Gameplay consists of exploration, with special optional memories unlocked while a larger main storyline plays out.
Stylistically, it leaves many words uncapitalized and switches to different colors to signify different themes.
The story is a surreal religious horror where it's difficult to know what is real and what isn't. There is a large amount of imagery taken directly from the book of Revelations, and much of gameplay revolves around the fact that you are someone in a cult.
Overall, I found the surreal religious imagery to be effective. Many of the parts about wheelchair use seemed realistic based off of my experience with living with a wheelchair user for almost a decade (except getting through farmland!).
I appreciate the author leaving a lot up to imagination, using nuance and hiding behind symbolic imagery.
-Polish: There were noticeable typos. Everything else was great.
+Interactivity: The world map and the puzzles felt good.
+Descriptiveness: Very vivid writing, some of the most descriptive I've seen this comp.
+Emotional impact: I'm really into this stuff. It doesn't represent my worldview (I have a more hopeful interpretation of Revelations) but it lies in the intersection of my interests.
-Would I play again? It was pretty dark and I felt like I understood the message I was going to get, so I'm not sure I'll revisit.
wtr establishes the whole oppression angle early on: you start as one of four sisters in a decrepit apartment, one you're not encouraged to leave, even though your Momma doesn't seem to be anywhere around. And once you leave, you're in a gated community anyway. A decrepit one: dogs in the street, lack of food, and so forth. So the mystery is: what are you doing here? And, of course, can you get out? Well, there's a hunger puzzle to begin, and if you strictly explore and map things out, you'll die of hunger. But fortunately it's not hard to find food that'll sustain you for a while, before you find food that works indefinitely. This "find something good then something better" contrasts with the general tone, where you'll find something bad and, yes, it's even worse.
Exploring your enclosed town, you find clues of what life is like, with a schoolhouse, a pavilion, and many reminders of What Happens to Sinners. In particular, nosing around places that'd be off-limits with adults around give you painful memories, where the screen turns red, if you search enough. It becomes clear what your life situation is like, and the only big question is if this is a full dystopia or this community is unique. Of course, this is one you-the-character don't want to think of right away.
As you explore the town, you learn about the Prophet Hunter and his influence on the community. He said everyone would be taken to heaven and, well, they sort of were. You find the key to his house, which is better stocked than his followers'. You find a way past rabid dogs. There's also a woman whom you feel guilty gazing at, and it introduces a strain of legitimate supernatural interference if you keep annoying her. This made wtr more than just a smackdown of cults because none of this could happen--some of it, it wtr's world, could.
The game's feel is parser-like even though it's in twine. You have compass directions, and you'll see text on the left edge if there's a path west, and so forth, which makes a map easy to visualize, and it also gives a perception of distance.
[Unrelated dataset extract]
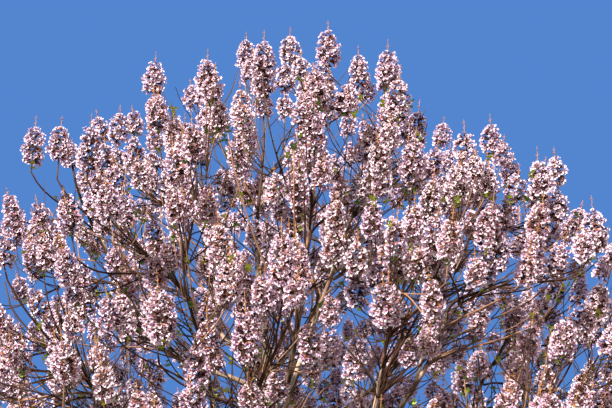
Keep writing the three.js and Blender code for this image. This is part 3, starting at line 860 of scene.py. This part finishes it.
def full_shoots():
    """Shoots to listed places and then a grid, where the picture shows the crown full and no panicle is in
    sight yet, each at the farthest distance on the line of sight that has space."""
    bearers = [*bearing_limbs, *(twig for twigs in mass_twigs for twig in twigs)]
    across, down = (np.arange(0, size + FULL_STEP, FULL_STEP) for size in PICTURE)
    grid = np.stack(np.meshgrid(across, down), axis=-1).reshape(-1, 2)
    grid = grid[grid[:, 1] > np.interp(grid[:, 0], FULL_AT, FULL_BELOW)]
    holes = [(place, HOLE_RADIUS["listed"]) for place in FULL_PLACES]
    holes += [(place, HOLE_RADIUS["grid"]) for place in grid]
    seen = seen_places(panicles)
    least, most = FULL_DEPTHS
    for place, radius in holes:
        if norm(seen - place, axis=1).min() < radius:
            continue
        for y in np.linspace(*FULL_FROM, FULL_STEPS):
            foot = seen_at(place + np.array([0, FULL_DROP]), y)
            apart = norm((np.array([taken for taken, *_ in panicles]) - foot) * SPRAY_SPACING, axis=1).min()
            if least < depth_of(foot) < most and apart > SIDE_OUT[1] and fill_shoot(foot, bearers):
                seen = np.vstack([seen, seen_places(panicles[-1:])])
                break


def darts_in(k, depths, room):
    """Random places in mass k's space, from a least depth to one for the crown's sides or its top."""
    darts = rng.uniform(-DART_REACH, DART_REACH, (FILL_DARTS, 3)) + mass_centres[k]
    least, side, top = depths
    most = np.where(darts[:, 2] < TOP_FROM, side, top)
    darts = darts[(darts[:, 2] > CROWN_BASE) & (depth_of(darts) > least) & (depth_of(darts) < most)]
    return darts[keeps_to_mass(darts, k, room)]


def fill_shoots(k, bearers):
    """Single shoots where the mass's space is still empty, the emptiest place first."""
    feet = darts_in(k, FILL_DEPTHS, 2 * SIDE_ROOM)
    taken = np.array([foot for foot, *_ in panicles if keeps_to_mass(foot, k, 0)])
    apart = norm((feet[:, None] - taken) * SPRAY_SPACING, axis=2).min(1)
    filled = 0
    while filled < FILL_PER_MASS and apart.max() > FILL_APART:
        foot = feet[apart.argmax()]
        apart[apart.argmax()] = 0
        if fill_shoot(foot, bearers, k):
            apart = np.minimum(apart, norm((feet - foot) * SPRAY_SPACING, axis=1))
            filled += 1


def bare_shoots(k, bearers, kind, arch):
    """Long shoots without flowers that arch out and up from a mass's twigs and limbs: a few leaders through
    the flowers' outer side, and fine ones all through, more the lower it is."""
    wanted = int(np.interp(k, (0, MASS_COUNT - 1), kind["count"]))
    grown = 0
    for tip in darts_in(k, kind["depths"], SIDE_ROOM):
        if grown == wanted:
            break
        forks = [fork for fork in forks_toward(tip, bearers, BARE_RULE) if fork[4] < kind["length"]]
        if not forks:
            continue
        _, limb, i, way, _ = forks[int(rng.random() ** 2 * len(forks))]
        out = unit((tip - CROWN_MIDDLE) * (1, 1, 0))
        leaving = unit(way + BARE_LINE["leaving"] * limb.along[i] + arch * out)
        curve = curve_between(limb.points[i], leaving, tip, unit(way + (BARE_LINE["arriving"] + arch) * UP))
        radius = min(kind["radii"][0], limb.radius(limb.t[i]) * WOOD_SHARE)
        bare_twigs.append((curve, radius, kind["radii"][1], len(sprays_shown) + grown // BARE_SPRAY))
        grown += 1
    sprays_shown.extend([mass_centres[k]] * (wanted // BARE_SPRAY + 1))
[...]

You have to move the mouse a good deal to actually go west. The occasional item use similarly just needs clicks, though it's kept in the center, and with all wtr threw at me, I was grateful not to have verb- or noun-guessing to wrestle with as well. I found the background color changes are quite effective as well. There's green for the farm area, purple for the Prophet Hunter's house, and different colors for the streets. I don't think detailed graphics would work well here because the main character has been sheltered and thus pays attention to little beyond their own survival. I suspect even the ASCII map of the town you find early in the game clues you in to how backwards this commune is. The map by itself is pleasing, but then you have to ask, who would've created it, and why? While a time frame isn't given in the game, I can't picture any era where normal society would go with an ASCII map instead of something more graphical. Here it feels like the time I visited the DPRK government website and noticed a link to forms in Esperanto--not the nice or useful touch the creator (in-game, not the author) thinks it is!
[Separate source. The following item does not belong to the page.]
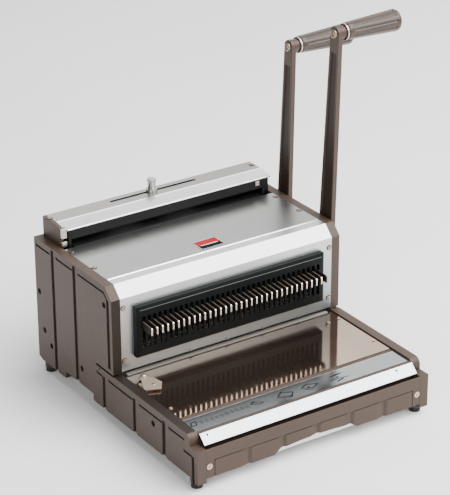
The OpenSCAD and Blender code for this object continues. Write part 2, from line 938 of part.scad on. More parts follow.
left_side_plate();
right_side_plate();
base_pan();
front_panel();
rear_cover();
front_sheet();
top_cover();
badge();
hook_frame();
wire_hooks();
hook_rack_bar();
paper_table();
mirror_panel();
instruction_label();
table_trim();
paper_rail();
punch_die();
guide_plate();
paper_stop();
closer_cover();
closer_bracket_left();
closer_bracket_right();
closer_lower_jaw();
shaft_bushes();
tie_rods();
drawer_rails();
side_screws();
cover_screws();
panel_screws();
closer_screws();
table_screws();
rubber_feet();
punch_springs();
closing_springs();
punch_lever();
punch_shaft();
punch_cams();
punch_spindle();
punch_nut();
punch_grip();
punch_bar();
punch_yokes();
punch_pins();
closing_lever();
closing_shaft();
closing_cranks();
closing_spindle();
closing_nut();
closing_grip();
upper_jaw();
jaw_end();
jaw_stops();
pull_rods();
waste_tray();
drawer_front();
slider_block();
slider_collar();
slider_knob();
edge_guide();
guide_fittings();
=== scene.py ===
"""Looks for a wire punching and closing machine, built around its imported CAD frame. Metres throughout."""
import json
import math

import bmesh
import bpy
from mathutils import Matrix, Vector


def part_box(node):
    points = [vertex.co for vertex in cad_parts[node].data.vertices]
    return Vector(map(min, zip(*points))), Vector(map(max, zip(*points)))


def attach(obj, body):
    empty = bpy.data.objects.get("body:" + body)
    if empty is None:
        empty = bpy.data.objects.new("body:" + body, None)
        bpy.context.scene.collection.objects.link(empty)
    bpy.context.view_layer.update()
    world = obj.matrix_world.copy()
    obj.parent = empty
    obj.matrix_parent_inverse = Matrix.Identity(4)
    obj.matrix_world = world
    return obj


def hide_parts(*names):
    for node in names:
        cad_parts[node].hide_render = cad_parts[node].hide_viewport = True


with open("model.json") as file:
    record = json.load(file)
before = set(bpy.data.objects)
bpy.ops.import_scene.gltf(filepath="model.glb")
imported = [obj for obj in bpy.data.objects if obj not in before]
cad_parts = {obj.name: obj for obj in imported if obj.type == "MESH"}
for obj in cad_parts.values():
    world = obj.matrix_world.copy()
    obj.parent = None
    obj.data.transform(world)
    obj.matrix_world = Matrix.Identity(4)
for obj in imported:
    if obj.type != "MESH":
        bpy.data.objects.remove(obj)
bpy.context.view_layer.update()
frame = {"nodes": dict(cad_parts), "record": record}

MM = 0.001
NODES = frame["nodes"]
BODY_OF = {n: body for body, members in frame["record"]["behaviour"]["bodies"].items() for n in members}
SLOT_OF = {s["node"]: s["material_slot"] for s in frame["record"]["subparts"]}


# ---------------------------------------------------------------- materials

class Shader:
    """A principled material with small helpers for its texture nodes."""

    def __init__(self, name, **constants):
        self.material = bpy.data.materials.new(name)
        self.material.use_nodes = True
        self.nodes = self.material.node_tree.nodes
        self.links = self.material.node_tree.links
        self.bsdf = self.nodes["Principled BSDF"]
        self.coords = self.nodes.new("ShaderNodeTexCoord")
        for socket, value in constants.items():
            self.bsdf.inputs[socket.replace("_", " ")].default_value = value

    def place(self, stretch):
        mapping = self.nodes.new("ShaderNodeMapping")
        mapping.inputs["Scale"].default_value = stretch
        self.links.new(self.coords.outputs["Object"], mapping.inputs["Vector"])
        return mapping.outputs["Vector"]

    def noise(self, scale, stretch=(1, 1, 1), detail=3.0, rough=0.55):
        node = self.nodes.new("ShaderNodeTexNoise")
        node.inputs["Scale"].default_value = scale
        node.inputs["Detail"].default_value = detail
        node.inputs["Roughness"].default_value = rough
        self.links.new(self.place(stretch), node.inputs["Vector"])
        return node.outputs["Fac"]

    def axis(self, letter):
        """The object coordinate along one axis, in metres."""
        split = self.nodes.new("ShaderNodeSeparateXYZ")
        self.links.new(self.coords.outputs["Object"], split.inputs["Vector"])
        return split.outputs[letter]

    def ramp(self, factor, stops):
        node = self.nodes.new("ShaderNodeValToRGB")
        elements = node.color_ramp.elements
        while len(elements) < len(stops):
            elements.new(0.5)
        for element, (at, colour) in zip(elements, stops):
            element.position = at
            element.color = (*colour, 1)
        self.links.new(factor, node.inputs["Fac"])
        return node.outputs["Color"]

    def spread(self, factor, low, high, start=0.3, end=0.7):
        node = self.nodes.new("ShaderNodeMapRange")
        node.inputs["From Min"].default_value = start
        node.inputs["From Max"].default_value = end
        node.inputs["To Min"].default_value = low
        node.inputs["To Max"].default_value = high
        self.links.new(factor, node.inputs["Value"])
        return node.outputs["Result"]

    def blend(self, factor, a, b, mode="MIX"):
        node = self.nodes.new("ShaderNodeMix")
        node.data_type = "RGBA"
        node.blend_type = mode
        node.inputs["Factor"].default_value = factor
        self.links.new(a, node.inputs["A"])
        self.links.new(b, node.inputs["B"])
        return node.outputs["Result"]

    def colour(self, output):
        self.links.new(output, self.bsdf.inputs["Base Color"])

    def rough(self, output):
        self.links.new(output, self.bsdf.inputs["Roughness"])

    def bump(self, height, strength, distance):
        node = self.nodes.new("ShaderNodeBump")
        node.inputs["Strength"].default_value = strength
        node.inputs["Distance"].default_value = distance
        previous = self.bsdf.inputs["Normal"].links
        if previous:
            self.links.new(previous[0].from_socket, node.inputs["Normal"])
        self.links.new(height, node.inputs["Height"])
        self.links.new(node.outputs["Normal"], self.bsdf.inputs["Normal"])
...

While you can die of starvation or of sacrilege, the game's true ending is--well, a success, of sorts. There's a big gate. You need to go through it, for salvation, of a sort. The tool(s) you use for this relative freedom are, ironically, symbols of strength and unity, but in this case, they're just one more thing that makes it hard for people to pull away.
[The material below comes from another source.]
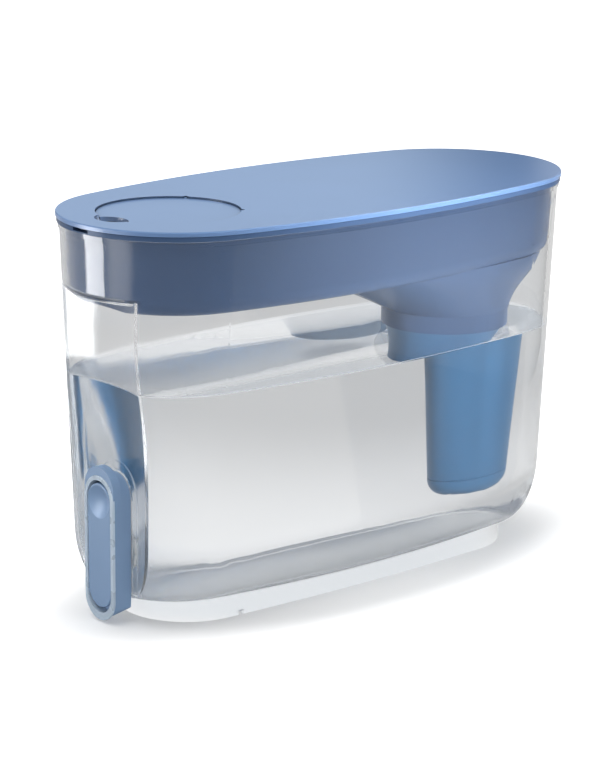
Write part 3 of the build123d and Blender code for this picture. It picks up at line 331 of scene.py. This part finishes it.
    def by_ray(self, rest: Socket, straight: Socket, through: Socket, mirrored: Socket) -> Socket:
        """Chooses a shader by the kind of ray.

        Args:
            rest: Shader for scattered light.
            straight: Shader for the camera's own rays.
            through: Shader for rays that came through glass, or off a gloss later on.
            mirrored: Shader for rays that came straight off a gloss.

        Returns:
            The chosen shader's socket.
        """
        path = self.place("LightPath")
        glossy = path.outputs[Ray.GLOSSY.value]
        early = self.maths("LESS_THAN", path.outputs[Ray.DEPTH.value], self.PAST_FIRST_BOUNCE)
        chosen = self.mixed(glossy, rest, through)
        chosen = self.mixed(self.maths("MULTIPLY", early, glossy), chosen, mirrored)
        chosen = self.mixed(path.outputs[Ray.TRANSMISSION.value], chosen, through)
        return self.mixed(path.outputs[Ray.CAMERA.value], chosen, straight)


class ShaderSheet(NodeSheet):
    """The node tree of a new material."""

    def __init__(self, name: str) -> None:
        """Starts an empty material.

        Args:
            name: The material's name.
        """
        self.material = bpy.data.materials.new(name)
        self.material.use_nodes = True
        super().__init__(self.material.node_tree, "OutputMaterial")


@dataclass(frozen=True)
class Fade:
    """A level that changes between a near and a far value."""

    near: float
    far: float
    start: float
    end: float

    def follow(self, sheet: NodeSheet, value: Socket) -> Socket:
        """Maps a measured distance or direction to the level."""
        return sheet.ramp(value, self.start, self.end, self.near, self.far)


@dataclass(frozen=True)
class MouldedPlastic:
    """Opaque injection-moulded plastic with faint flow marks, a fine grain and, where asked, painted shade
    in narrow hollows.
    """

    name: str
    colour: Colour
    roughness: float = 0.3
    roughness_spread: float = 0.03
    polish_size: float = 0.015
    flow: float = 0.04
    flow_size: float = 0.06
    grain_size: float = 0.002
    grain_detail: float = 2.0
    grain_height: float = 0.0000015
    gloss: float = 0.5
    # Reach and strength of the painted shade in hollows; none where the reach is 0.
    painted_shade_reach: float = 0.0
    painted_shade_depth: float = 2.0

    def make(self) -> bpy.types.Material:
        """Builds the material.

        Returns:
            The material.
        """
        sheet = ShaderSheet(self.name)
        surface = sheet.place(
            "BsdfPrincipled", Roughness=self.roughness, Specular_IOR_Level=self.gloss
        )
        colour = sheet.mottled(sheet.noise(self.flow_size), self.colour, self.flow)
        sheet.join(self.with_painted_hollow_shade(sheet, colour), surface.inputs["Base Color"])
        if self.roughness_spread > 0:
            rough = sheet.uneven(self.polish_size, self.roughness, self.roughness_spread)
            sheet.join(rough, surface.inputs["Roughness"])
        grain = sheet.noise(self.grain_size, self.grain_detail)
        sheet.join(sheet.bump(grain, self.grain_height), surface.inputs["Normal"])
        sheet.show(surface.outputs["BSDF"])
        return sheet.material

    def with_painted_hollow_shade(self, sheet: ShaderSheet, colour: Socket) -> Socket:
        """Paints shade into the colour in narrow hollows such as a finger scoop or a joint line.

        Args:
            sheet: The material's node tree.
            colour: Socket with the colour on open faces.

        Returns:
            The socket with the colour, unchanged where the finish has no such reach.
        """
        if self.painted_shade_reach == 0:
            return colour
        # Painted shade: ambient occlusion darkens the base colour in hollows.
        hollow = sheet.place("AmbientOcclusion", Distance=self.painted_shade_reach)
        darker = sheet.place("VectorMath", operation="SCALE")
        sheet.join(colour, darker.inputs[0])
        depth = sheet.maths("POWER", hollow.outputs["AO"], self.painted_shade_depth)
        sheet.join(depth, darker.inputs["Scale"])
        return darker.outputs["Vector"]


@dataclass(frozen=True)
class Haze:
    """A stretch of a clear part where the moulded surface turns slightly cloudy."""

    axis: Axis
    clear: float
    cloudy: float
    roughness: float

    def level(self, sheet: NodeSheet, here: Socket) -> Socket:
        """Roughness that grows from the clear end of the stretch to the cloudy one."""
        reach = sheet.part(here, self.axis)
        return sheet.ramp(reach, self.clear, self.cloudy, 0.0, self.roughness)


@dataclass(frozen=True)
class ClearBody:
    """Clear solid or liquid that lets light on what lies inside it."""

    name: str
    tint: Colour
    ior: float
    shade: Colour = (0.9, 0.91, 0.92)
    haze: tuple[Haze, ...] = ()
    ripple_size: float = 0.05
    ripple_detail: float = 1.0
    ripple_height: float = 0.000003
    deepest: float = 24.0

    def make(self) -> bpy.types.Material:
        """Builds the material.

        It is see-through for shadows, and for light that keeps turning inside it.

        Returns:
            The material.
        """
        sheet = ShaderSheet(self.name)
        surface = sheet.place(
            "BsdfPrincipled",
            Base_Color=rgba(self.tint),
            Roughness=0.0,
            IOR=self.ior,
            Transmission_Weight=1.0,
        )
        if self.haze:
            sheet.join(self.cloudiness(sheet), surface.inputs["Roughness"])
        ripple = sheet.noise(self.ripple_size, self.ripple_detail)
        sheet.join(sheet.bump(ripple, self.ripple_height), surface.inputs["Normal"])
        passing = sheet.place("BsdfTransparent", Color=rgba(self.shade))
        path = sheet.place("LightPath")
        lost = sheet.maths("GREATER_THAN", path.outputs[Ray.DEPTH.value], self.deepest)
        open_to = sheet.maths("MAXIMUM", path.outputs[Ray.SHADOW.value], lost)
        sheet.show(sheet.mixed(open_to, surface.outputs["BSDF"], passing.outputs["BSDF"]))
        return sheet.material

    def cloudiness(self, sheet: ShaderSheet) -> Socket:
        """Roughness that follows the cloudiest of the hazy stretches.

        Args:
            sheet: The material's node tree.

        Returns:
            The socket with the roughness.
        """
        here = sheet.coords(Coords.OBJECT)
        cloud, *others = [stretch.level(sheet, here) for stretch in self.haze]
        for level in others:
            cloud = sheet.maths("MAXIMUM", cloud, level)
        return cloud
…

wtr also offers seven different places to find memories that break open that much more of how cult life really is. The walkthrough mentions them and avoids saying where they are, and I like this procedure, because I know I can have everything spoiled if I'm not too careful. And if you manage to escape without the memories, perhaps you're like the main character, just doing what you need to survive. There's some learned helplessness at work here for the player: you don't want to search for local flavor when looking for endless food, but once you find it, you forget about looking around until you've escaped and can't and don't want to go back. So this surviving vs actually noticing details really struck me once I looked back. How I could've been more observant, but I just wanted to get out. And going through again reminded me of times I'd replayed bad episodes in my life, looking for that memory of cruelty that would clinch things. Sometimes I found it and realized it wasn't necessary, but it was comforting.